## The task
Every line below should be repeated exactly.

## Given material
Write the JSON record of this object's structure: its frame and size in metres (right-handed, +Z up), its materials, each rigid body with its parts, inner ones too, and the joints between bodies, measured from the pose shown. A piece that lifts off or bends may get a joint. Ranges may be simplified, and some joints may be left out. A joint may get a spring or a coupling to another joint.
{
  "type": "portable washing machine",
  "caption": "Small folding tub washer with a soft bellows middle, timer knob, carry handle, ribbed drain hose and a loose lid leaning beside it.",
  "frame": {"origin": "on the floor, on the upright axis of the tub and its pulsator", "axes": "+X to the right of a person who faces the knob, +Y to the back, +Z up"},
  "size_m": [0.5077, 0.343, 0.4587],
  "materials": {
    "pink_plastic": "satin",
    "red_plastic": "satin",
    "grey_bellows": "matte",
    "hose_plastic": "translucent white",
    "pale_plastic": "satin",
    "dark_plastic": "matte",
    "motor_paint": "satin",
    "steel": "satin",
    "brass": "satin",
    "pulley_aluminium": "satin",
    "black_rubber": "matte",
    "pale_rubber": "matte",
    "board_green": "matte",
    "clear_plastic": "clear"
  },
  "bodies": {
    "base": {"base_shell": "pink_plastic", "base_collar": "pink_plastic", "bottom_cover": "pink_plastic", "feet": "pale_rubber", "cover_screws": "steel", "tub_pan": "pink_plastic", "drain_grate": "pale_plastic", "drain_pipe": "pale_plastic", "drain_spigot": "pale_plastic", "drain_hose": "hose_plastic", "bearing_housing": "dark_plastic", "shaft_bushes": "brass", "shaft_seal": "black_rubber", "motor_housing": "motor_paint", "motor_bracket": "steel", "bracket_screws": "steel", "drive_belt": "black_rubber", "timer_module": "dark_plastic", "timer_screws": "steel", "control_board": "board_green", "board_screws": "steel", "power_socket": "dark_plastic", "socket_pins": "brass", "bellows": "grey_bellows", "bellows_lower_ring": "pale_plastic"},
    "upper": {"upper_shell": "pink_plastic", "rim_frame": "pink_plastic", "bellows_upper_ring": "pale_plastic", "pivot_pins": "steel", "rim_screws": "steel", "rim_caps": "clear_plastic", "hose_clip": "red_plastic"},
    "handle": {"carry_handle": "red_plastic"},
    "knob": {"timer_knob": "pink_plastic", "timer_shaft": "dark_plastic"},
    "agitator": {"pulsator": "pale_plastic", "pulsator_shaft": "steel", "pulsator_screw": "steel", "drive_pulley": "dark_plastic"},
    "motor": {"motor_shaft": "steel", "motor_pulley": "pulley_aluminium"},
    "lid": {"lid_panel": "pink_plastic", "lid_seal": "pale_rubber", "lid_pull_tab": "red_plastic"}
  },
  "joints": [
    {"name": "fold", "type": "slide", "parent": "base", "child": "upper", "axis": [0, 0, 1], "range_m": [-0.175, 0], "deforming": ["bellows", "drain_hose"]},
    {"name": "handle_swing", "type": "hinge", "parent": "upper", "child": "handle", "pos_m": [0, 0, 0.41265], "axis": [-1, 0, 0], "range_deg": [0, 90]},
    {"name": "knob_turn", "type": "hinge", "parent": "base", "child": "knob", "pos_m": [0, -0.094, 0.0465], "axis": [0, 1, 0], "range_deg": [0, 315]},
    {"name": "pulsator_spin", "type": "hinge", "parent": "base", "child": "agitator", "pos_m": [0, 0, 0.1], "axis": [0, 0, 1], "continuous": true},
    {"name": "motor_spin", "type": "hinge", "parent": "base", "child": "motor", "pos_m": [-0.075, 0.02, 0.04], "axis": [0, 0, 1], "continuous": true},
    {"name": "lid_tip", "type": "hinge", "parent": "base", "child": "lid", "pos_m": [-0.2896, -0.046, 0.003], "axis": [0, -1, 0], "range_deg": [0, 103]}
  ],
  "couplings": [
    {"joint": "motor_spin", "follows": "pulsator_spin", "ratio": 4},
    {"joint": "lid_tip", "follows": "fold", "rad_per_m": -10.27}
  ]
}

## Answer to the task
Write the JSON record of this object's structure: its frame and size in metres (right-handed, +Z up), its materials, each rigid body with its parts, inner ones too, and the joints between bodies, measured from the pose shown. A piece that lifts off or bends may get a joint. Ranges may be simplified, and some joints may be left out. A joint may get a spring or a coupling to another joint.
{
  "type": "portable washing machine",
  "caption": "Small folding tub washer with a soft bellows middle, timer knob, carry handle, ribbed drain hose and a loose lid leaning beside it.",
  "frame": {"origin": "on the floor, on the upright axis of the tub and its pulsator", "axes": "+X to the right of a person who faces the knob, +Y to the back, +Z up"},
  "size_m": [0.5077, 0.343, 0.4587],
  "materials": {
    "pink_plastic": "satin",
    "red_plastic": "satin",
    "grey_bellows": "matte",
    "hose_plastic": "translucent white",
    "pale_plastic": "satin",
    "dark_plastic": "matte",
    "motor_paint": "satin",
    "steel": "satin",
    "brass": "satin",
    "pulley_aluminium": "satin",
    "black_rubber": "matte",
    "pale_rubber": "matte",
    "board_green": "matte",
    "clear_plastic": "clear"
  },
  "bodies": {
    "base": {"base_shell": "pink_plastic", "base_collar": "pink_plastic", "bottom_cover": "pink_plastic", "feet": "pale_rubber", "cover_screws": "steel", "tub_pan": "pink_plastic", "drain_grate": "pale_plastic", "drain_pipe": "pale_plastic", "drain_spigot": "pale_plastic", "drain_hose": "hose_plastic", "bearing_housing": "dark_plastic", "shaft_bushes": "brass", "shaft_seal": "black_rubber", "motor_housing": "motor_paint", "motor_bracket": "steel", "bracket_screws": "steel", "drive_belt": "black_rubber", "timer_module": "dark_plastic", "timer_screws": "steel", "control_board": "board_green", "board_screws": "steel", "power_socket": "dark_plastic", "socket_pins": "brass", "bellows": "grey_bellows", "bellows_lower_ring": "pale_plastic"},
    "upper": {"upper_shell": "pink_plastic", "rim_frame": "pink_plastic", "bellows_upper_ring": "pale_plastic", "pivot_pins": "steel", "rim_screws": "steel", "rim_caps": "clear_plastic", "hose_clip": "red_plastic"},
    "handle": {"carry_handle": "red_plastic"},
    "knob": {"timer_knob": "pink_plastic", "timer_shaft": "dark_plastic"},
    "agitator": {"pulsator": "pale_plastic", "pulsator_shaft": "steel", "pulsator_screw": "steel", "drive_pulley": "dark_plastic"},
    "motor": {"motor_shaft": "steel", "motor_pulley": "pulley_aluminium"},
    "lid": {"lid_panel": "pink_plastic", "lid_seal": "pale_rubber", "lid_pull_tab": "red_plastic"}
  },
  "joints": [
    {"name": "fold", "type": "slide", "parent": "base", "child": "upper", "axis": [0, 0, 1], "range_m": [-0.175, 0], "deforming": ["bellows", "drain_hose"]},
    {"name": "handle_swing", "type": "hinge", "parent": "upper", "child": "handle", "pos_m": [0, 0, 0.41265], "axis": [-1, 0, 0], "range_deg": [0, 90]},
    {"name": "knob_turn", "type": "hinge", "parent": "base", "child": "knob", "pos_m": [0, -0.094, 0.0465], "axis": [0, 1, 0], "range_deg": [0, 315]},
    {"name": "pulsator_spin", "type": "hinge", "parent": "base", "child": "agitator", "pos_m": [0, 0, 0.1], "axis": [0, 0, 1], "continuous": true},
    {"name": "motor_spin", "type": "hinge", "parent": "base", "child": "motor", "pos_m": [-0.075, 0.02, 0.04], "axis": [0, 0, 1], "continuous": true},
    {"name": "lid_tip", "type": "hinge", "parent": "base", "child": "lid", "pos_m": [-0.2896, -0.046, 0.003], "axis": [0, -1, 0], "range_deg": [0, 103]}
  ],
  "couplings": [
    {"joint": "motor_spin", "follows": "pulsator_spin", "ratio": 4},
    {"joint": "lid_tip", "follows": "fold", "rad_per_m": -10.27}
  ]
}